Begin

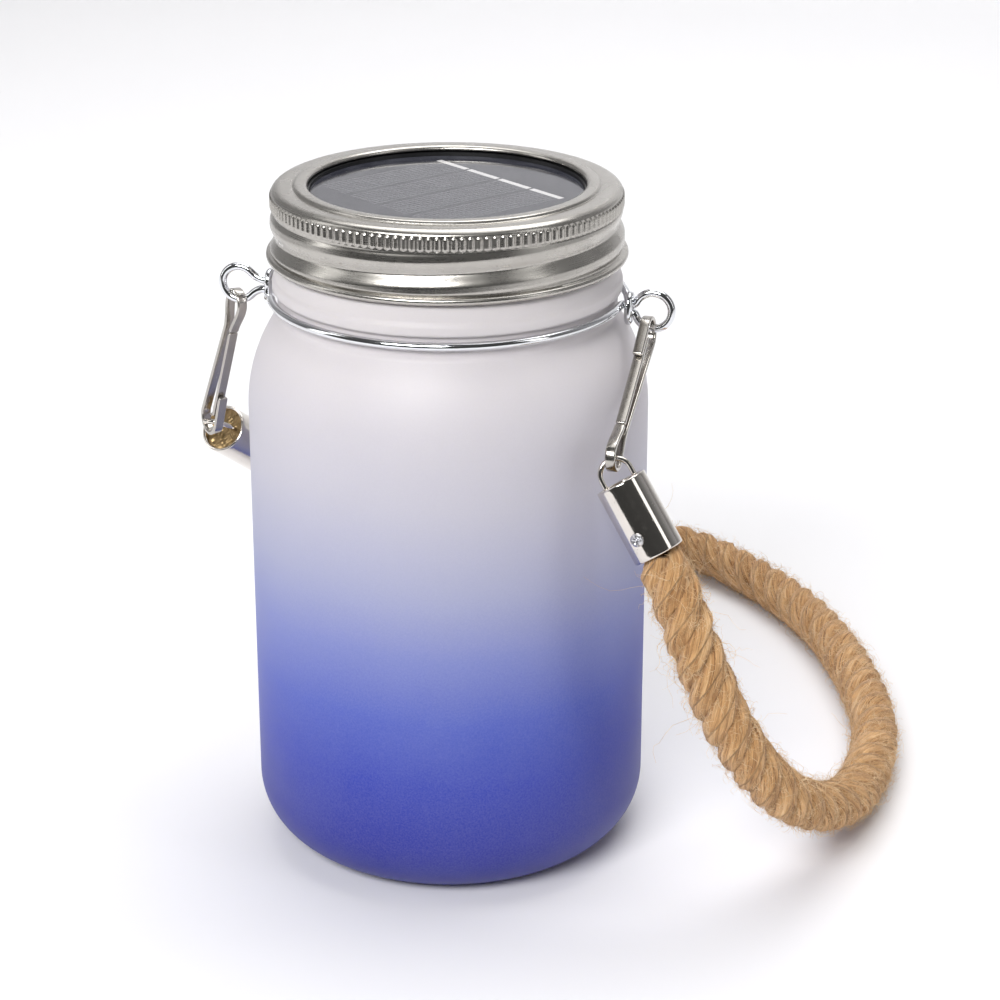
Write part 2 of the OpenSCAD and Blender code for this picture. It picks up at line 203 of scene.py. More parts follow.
# ---------------------------------------------------------------- material helpers
def material(name):
    m = bpy.data.materials.new(name)
    m.use_nodes = True
    nt = m.node_tree
    return m, nt, nt.nodes["Principled BSDF"]


def link(nt, a, b):
    nt.links.new(a, b)


def ramp(nt, fac, stops):
    n = nt.nodes.new("ShaderNodeValToRGB")
    while len(n.color_ramp.elements) < len(stops):
        n.color_ramp.elements.new(0.5)
    for e, (p, c) in zip(n.color_ramp.elements, stops):
        e.position = p
        e.color = (*c, 1)
    link(nt, fac, n.inputs[0])
    return n.outputs[0]


def coords(nt, kind="Object"):
    return nt.nodes.new("ShaderNodeTexCoord").outputs[kind]


def mapped(nt, vec, scale, rot=(0, 0, 0)):
    n = nt.nodes.new("ShaderNodeMapping")
    n.inputs["Scale"].default_value = scale
    n.inputs["Rotation"].default_value = rot
    link(nt, vec, n.inputs["Vector"])
    return n.outputs[0]


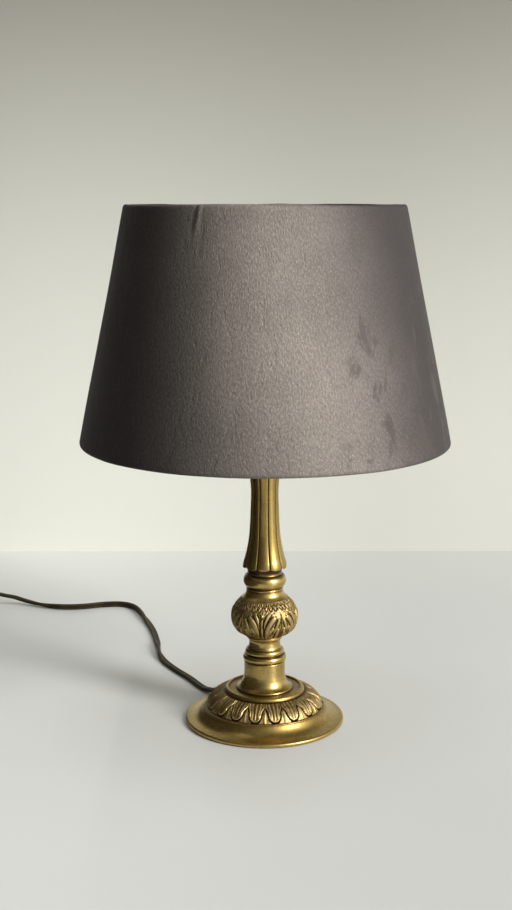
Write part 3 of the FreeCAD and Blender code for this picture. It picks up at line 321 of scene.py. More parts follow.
def lay_map(bm: bmesh.types.BMesh, rule: Callable[[bmesh.types.BMVert], Point], whole: float) -> None:
    """Lays the UV map that a finish reads, without a jump in any face.

    Args:
        bm: the mesh.
        rule: gives a vertex its place on the map.
        whole: the first coordinate's length all the way round.
    """
    layer = bm.loops.layers.uv.new("surface")
    for face in bm.faces:
        spots = [rule(loop.vert) for loop in face.loops]
        far = max(spot[0] for spot in spots)
        for loop, (one, two) in zip(face.loops, spots):
            loop[layer].uv = (one + whole if far - one > whole / 2 else one, two)


def to_object(bm: bmesh.types.BMesh, name: str, sharp: float = 40.0) -> bpy.types.Object:
    """Turns a bmesh in millimetres into an object in metres at the origin.

    Args:
        bm: the mesh; it is used up.
        name: the object's name.
        sharp: edges that turn more than this many degrees stay sharp.

    Returns:
        The object, linked to the scene.
    """
    bmesh.ops.scale(bm, vec=(MM, MM, MM), verts=bm.verts)
    mesh = bpy.data.meshes.new(name)
    bm.to_mesh(mesh)
    bm.free()
    mesh.shade_smooth()
    mesh.set_sharp_from_angle(angle=math.radians(sharp))
    piece = bpy.data.objects.new(name, mesh)
    bpy.context.scene.collection.objects.link(piece)
    return piece


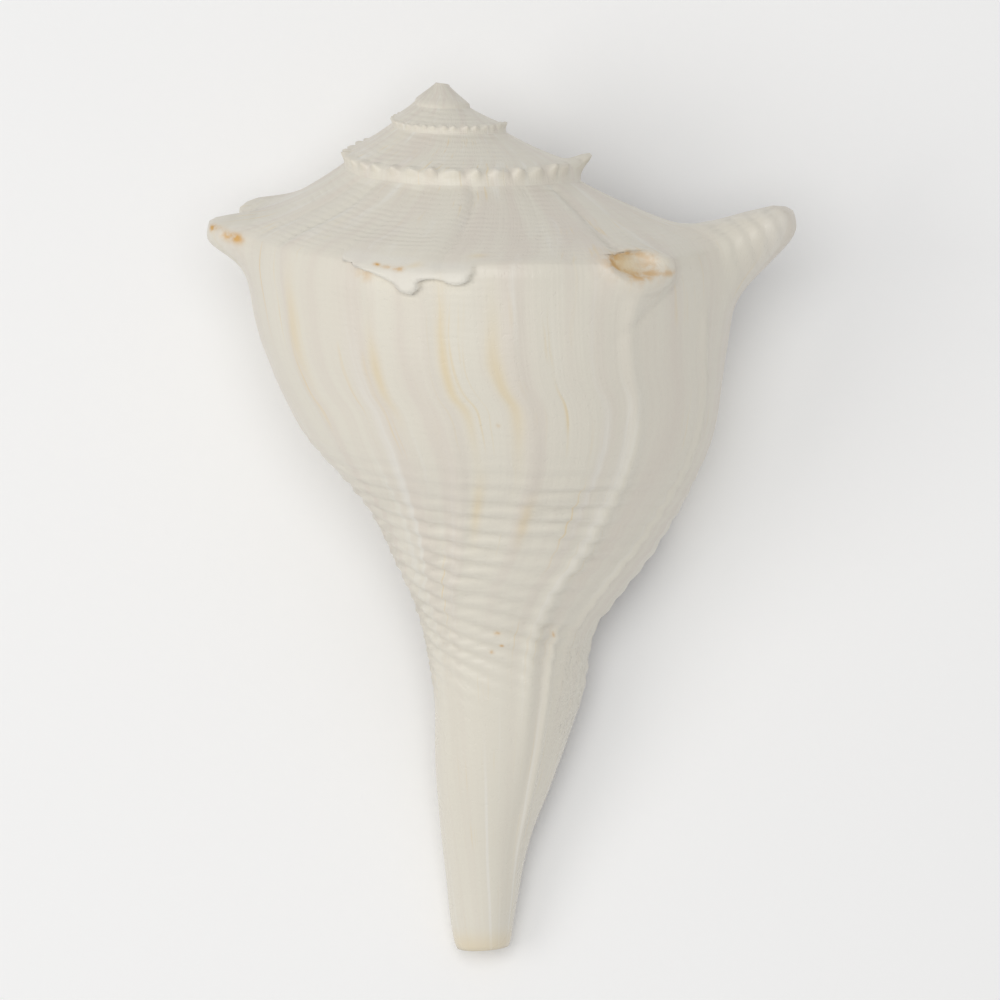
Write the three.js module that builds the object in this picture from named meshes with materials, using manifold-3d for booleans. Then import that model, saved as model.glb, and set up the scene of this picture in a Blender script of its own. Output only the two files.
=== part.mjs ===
// A left-handed whelk shell, lying on its opening, as it would be put down on a table.
// Millimetres, +Z up. The origin is on the table, under the middle of the shell; +Y points to the spire.
//
// The shell is one solid. Its outside is a logarithmic spiral: a keel that winds round the coiling
// axis and grows by the same factor each turn. Above the keel a ramp climbs to the turn before, and
// below it the body narrows to the long canal. The hollow inside follows the same spiral.
import * as THREE from "three";
import { mergeVertices } from "three/addons/utils/BufferGeometryUtils.js";
import Module from "manifold-3d";

// Driving dimensions of the coil. A turn is counted from the outer lip (0) back towards the apex.
const LENGTH = 222; // apex to the tip of the canal, along the coiling axis
const KEEL_AT_LIP = 75.6; // the keel's radius at the lip
const GROWTH = 2.07; // how many times wider the coil gets in one turn
const APEX_TURN = -4.4; // where the coil starts
const APEX_RUN = 0.5; // the turns over which it opens out from nothing
const APEX_FLAT = [1.5, 6.5]; // the keel's radius where the blunt apex ends and where the cone starts
const SPIRE_DROP = 0.84; // the keel lies SPIRE_DROP * radius ** SPIRE_POWER below the apex
const SPIRE_POWER = 0.93;
const RIM_DROP = 0.12; // depth of the rim below the keel, as a share of the keel's radius
const RAMP_SAG = 0.02; // how far the ramp above the keel dips, as a share of the keel's radius
const LIP_AZIMUTH = THREE.MathUtils.degToRad(113); // 0 is the back of the shell, which faces up

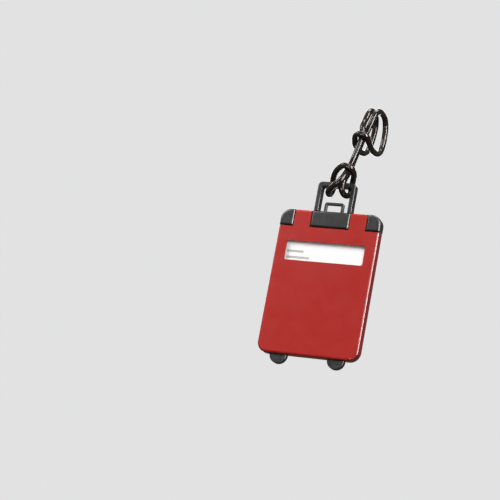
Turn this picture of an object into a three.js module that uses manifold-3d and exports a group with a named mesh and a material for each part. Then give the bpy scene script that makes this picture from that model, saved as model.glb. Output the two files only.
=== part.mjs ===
// Luggage tag shaped like a small suitcase, hanging from a carrying handle by a cord loop.
// Millimetres. +X is to the right of the label side, -Y is the way the label faces, +Z is up.
// The origin is the middle of the space in the cord's upper loop, where the suitcase handle goes.
import * as THREE from 'three'
import { mergeVertices } from 'three/addons/utils/BufferGeometryUtils.js'
import Module from 'manifold-3d'

const wasm = await Module()
wasm.setup()

// ---------------------------------------------------------------- driving dimensions
// Sleeve and lobes share one blank. In the tag's own frame x is from the middle,
// y is from the front face and z is from the top of the blank.
const TAG_PLACE = [-7.5, -17, -50.1]
const BODY_W = 55
const BODY_H = 77
const BODY_T = 5.8
const CORNER_R = 5.5
const EDGE_R = 1.3
const SPLIT_Y = BODY_T / 2
const PIECE_GAP = 0.3

const WALL_FRONT = 1.2
const WALL_SIDE = 1.6
const CAVITY_BACK_Y = BODY_T - WALL_FRONT

const LOBE_H = 8.7
const SHOULDER_Z = -9.3
const BLOCK_HALF = 10.45
const CORNER_LOBE_IN = 20.0

const WINDOW_W = 42.8
const WINDOW_TOP = -17.0
const WINDOW_H = 10.5
const WINDOW_R = 1.0
const FILM_T = 0.3
const FILM_LAP = 1.6
const FILM_REBATE_Y = 0.6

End

OBJECTIVE:
Produce an exact copy of the whole listing.

ANSWER TO THIS PROBLEM:
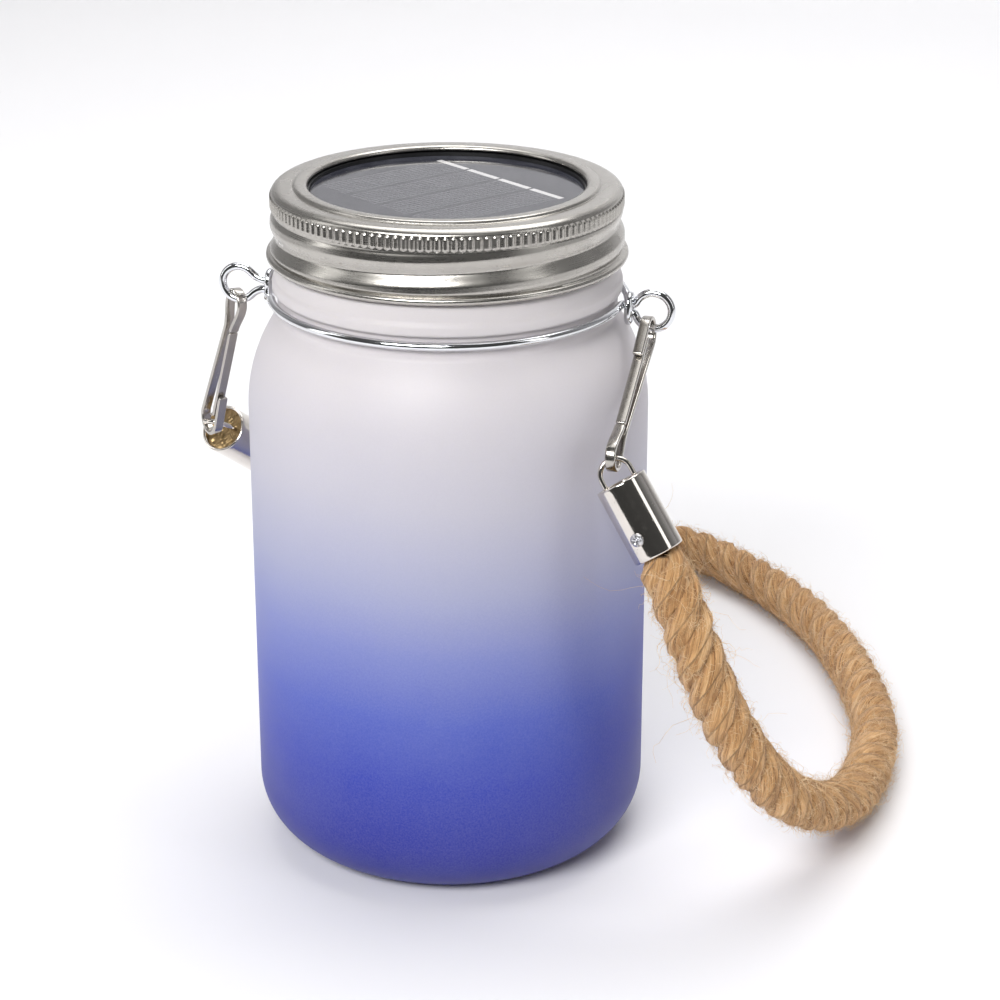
Write part 2 of the OpenSCAD and Blender code for this picture. It picks up at line 203 of scene.py. More parts follow.
# ---------------------------------------------------------------- material helpers
def material(name):
    m = bpy.data.materials.new(name)
    m.use_nodes = True
    nt = m.node_tree
    return m, nt, nt.nodes["Principled BSDF"]


def link(nt, a, b):
    nt.links.new(a, b)


def ramp(nt, fac, stops):
    n = nt.nodes.new("ShaderNodeValToRGB")
    while len(n.color_ramp.elements) < len(stops):
        n.color_ramp.elements.new(0.5)
    for e, (p, c) in zip(n.color_ramp.elements, stops):
        e.position = p
        e.color = (*c, 1)
    link(nt, fac, n.inputs[0])
    return n.outputs[0]


def coords(nt, kind="Object"):
    return nt.nodes.new("ShaderNodeTexCoord").outputs[kind]


def mapped(nt, vec, scale, rot=(0, 0, 0)):
    n = nt.nodes.new("ShaderNodeMapping")
    n.inputs["Scale"].default_value = scale
    n.inputs["Rotation"].default_value = rot
    link(nt, vec, n.inputs["Vector"])
    return n.outputs[0]


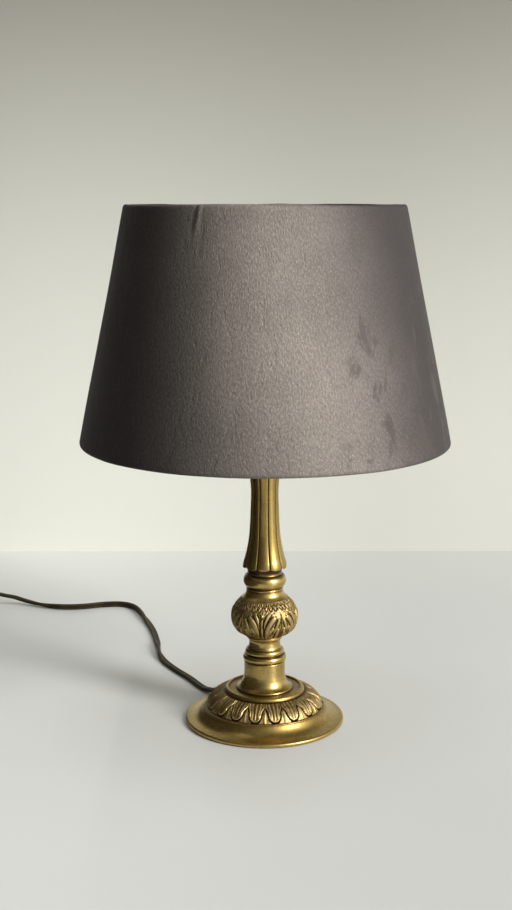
Write part 3 of the FreeCAD and Blender code for this picture. It picks up at line 321 of scene.py. More parts follow.
def lay_map(bm: bmesh.types.BMesh, rule: Callable[[bmesh.types.BMVert], Point], whole: float) -> None:
    """Lays the UV map that a finish reads, without a jump in any face.

    Args:
        bm: the mesh.
        rule: gives a vertex its place on the map.
        whole: the first coordinate's length all the way round.
    """
    layer = bm.loops.layers.uv.new("surface")
    for face in bm.faces:
        spots = [rule(loop.vert) for loop in face.loops]
        far = max(spot[0] for spot in spots)
        for loop, (one, two) in zip(face.loops, spots):
            loop[layer].uv = (one + whole if far - one > whole / 2 else one, two)


def to_object(bm: bmesh.types.BMesh, name: str, sharp: float = 40.0) -> bpy.types.Object:
    """Turns a bmesh in millimetres into an object in metres at the origin.

    Args:
        bm: the mesh; it is used up.
        name: the object's name.
        sharp: edges that turn more than this many degrees stay sharp.

    Returns:
        The object, linked to the scene.
    """
    bmesh.ops.scale(bm, vec=(MM, MM, MM), verts=bm.verts)
    mesh = bpy.data.meshes.new(name)
    bm.to_mesh(mesh)
    bm.free()
    mesh.shade_smooth()
    mesh.set_sharp_from_angle(angle=math.radians(sharp))
    piece = bpy.data.objects.new(name, mesh)
    bpy.context.scene.collection.objects.link(piece)
    return piece


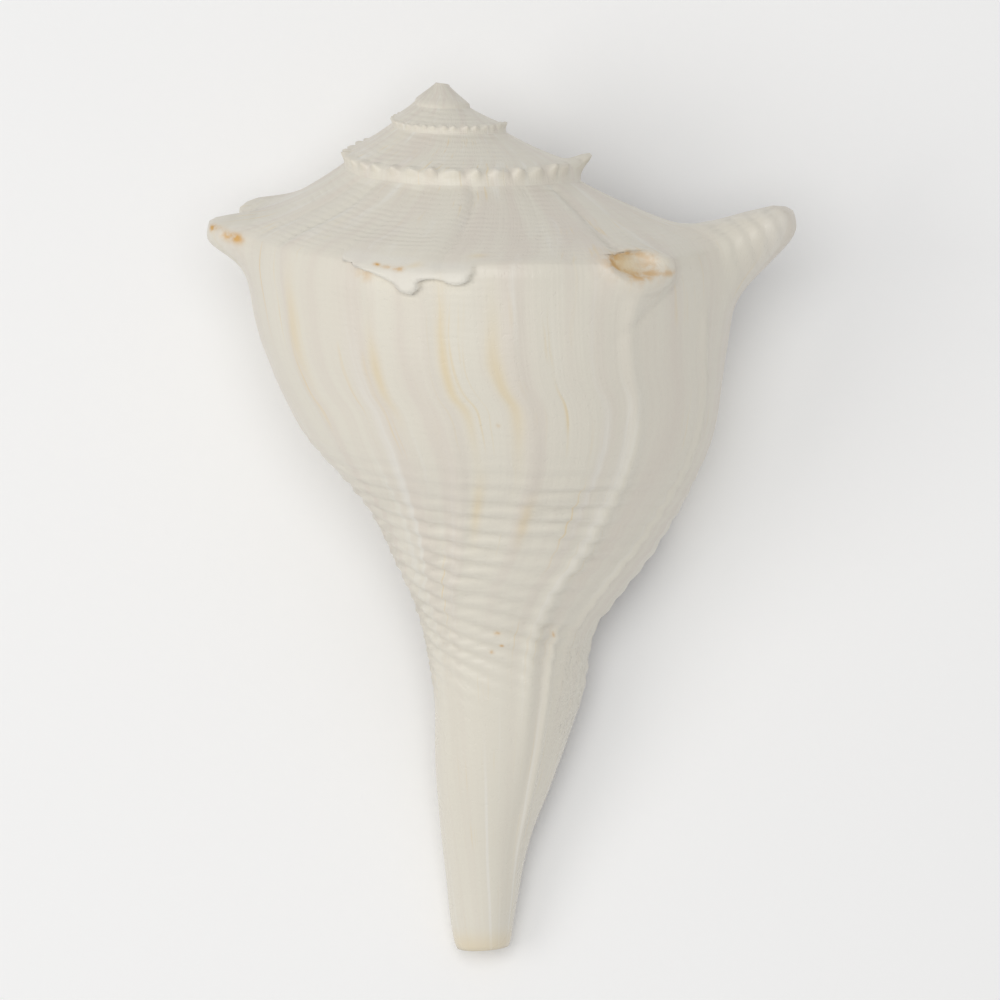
Write the three.js module that builds the object in this picture from named meshes with materials, using manifold-3d for booleans. Then import that model, saved as model.glb, and set up the scene of this picture in a Blender script of its own. Output only the two files.
=== part.mjs ===
// A left-handed whelk shell, lying on its opening, as it would be put down on a table.
// Millimetres, +Z up. The origin is on the table, under the middle of the shell; +Y points to the spire.
//
// The shell is one solid. Its outside is a logarithmic spiral: a keel that winds round the coiling
// axis and grows by the same factor each turn. Above the keel a ramp climbs to the turn before, and
// below it the body narrows to the long canal. The hollow inside follows the same spiral.
import * as THREE from "three";
import { mergeVertices } from "three/addons/utils/BufferGeometryUtils.js";
import Module from "manifold-3d";

// Driving dimensions of the coil. A turn is counted from the outer lip (0) back towards the apex.
const LENGTH = 222; // apex to the tip of the canal, along the coiling axis
const KEEL_AT_LIP = 75.6; // the keel's radius at the lip
const GROWTH = 2.07; // how many times wider the coil gets in one turn
const APEX_TURN = -4.4; // where the coil starts
const APEX_RUN = 0.5; // the turns over which it opens out from nothing
const APEX_FLAT = [1.5, 6.5]; // the keel's radius where the blunt apex ends and where the cone starts
const SPIRE_DROP = 0.84; // the keel lies SPIRE_DROP * radius ** SPIRE_POWER below the apex
const SPIRE_POWER = 0.93;
const RIM_DROP = 0.12; // depth of the rim below the keel, as a share of the keel's radius
const RAMP_SAG = 0.02; // how far the ramp above the keel dips, as a share of the keel's radius
const LIP_AZIMUTH = THREE.MathUtils.degToRad(113); // 0 is the back of the shell, which faces up

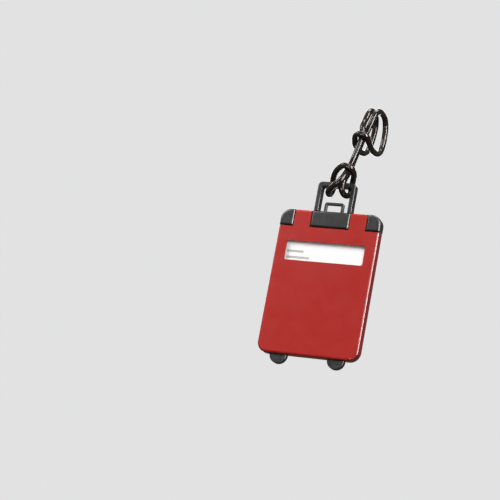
Turn this picture of an object into a three.js module that uses manifold-3d and exports a group with a named mesh and a material for each part. Then give the bpy scene script that makes this picture from that model, saved as model.glb. Output the two files only.
=== part.mjs ===
// Luggage tag shaped like a small suitcase, hanging from a carrying handle by a cord loop.
// Millimetres. +X is to the right of the label side, -Y is the way the label faces, +Z is up.
// The origin is the middle of the space in the cord's upper loop, where the suitcase handle goes.
import * as THREE from 'three'
import { mergeVertices } from 'three/addons/utils/BufferGeometryUtils.js'
import Module from 'manifold-3d'

const wasm = await Module()
wasm.setup()

// ---------------------------------------------------------------- driving dimensions
// Sleeve and lobes share one blank. In the tag's own frame x is from the middle,
// y is from the front face and z is from the top of the blank.
const TAG_PLACE = [-7.5, -17, -50.1]
const BODY_W = 55
const BODY_H = 77
const BODY_T = 5.8
const CORNER_R = 5.5
const EDGE_R = 1.3
const SPLIT_Y = BODY_T / 2
const PIECE_GAP = 0.3

const WALL_FRONT = 1.2
const WALL_SIDE = 1.6
const CAVITY_BACK_Y = BODY_T - WALL_FRONT

const LOBE_H = 8.7
const SHOULDER_Z = -9.3
const BLOCK_HALF = 10.45
const CORNER_LOBE_IN = 20.0

const WINDOW_W = 42.8
const WINDOW_TOP = -17.0
const WINDOW_H = 10.5
const WINDOW_R = 1.0
const FILM_T = 0.3
const FILM_LAP = 1.6
const FILM_REBATE_Y = 0.6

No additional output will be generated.